6. “Rock ’N’ Roll Damnation”
(Powerage, 1978)

It’s hard to get my head around the fact Mick Wall, the British rock writer and author of AC/DC: Hell Ain’t a Bad Place to Be, called this “a two-bit piece of head-bopping guff.” Not sure what track he was listening to when he wrote that -- maybe he was having a bad day -- but for me it’s one of the last of AC/DC’s classic boogie tracks and probably the best.

Mark Evans loves it almost as much as he loves “Highway to Hell". It has everything you want in an AC/DC song plus shakers, tambourines and handclaps, a real Motown touch that George Young and Harry Vanda brought to bear on the recording. They did something similar with the John Paul Young hit “Love Is in the Air”. Percussion was an underlying feature of many early AC/DC songs. This one really grooves. I never get tired of hearing it.

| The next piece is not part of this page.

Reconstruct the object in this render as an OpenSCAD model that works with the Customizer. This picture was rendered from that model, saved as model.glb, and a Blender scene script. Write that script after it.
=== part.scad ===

“Rock ’n’ Roll Damnation” was AC/DC’s first hit in the UK charts and a lot of the credit has to go to Michael Klenfner, best known as the fat guy with the moustache who stops Jake and Elwood backstage in the final reel of The Blues Brothers and offers them a recording contract. He was senior vice-president at Atlantic at the time, and insisted the band go back and record a radio-worthy single after they delivered the first cut of Powerage to New York.

Michael was a real champion of AC/DC behind the scenes at Atlantic, and never got the recognition he was due while he was still alive (he passed away in 2009). He ended up having a falling out with Atlantic president Jerry Greenberg over the choice of producer for Highway to Hell and got fired. But it was Klenfner who arguably did more for the band than anyone else while they were at Atlantic. His story deserves to be known by the fans.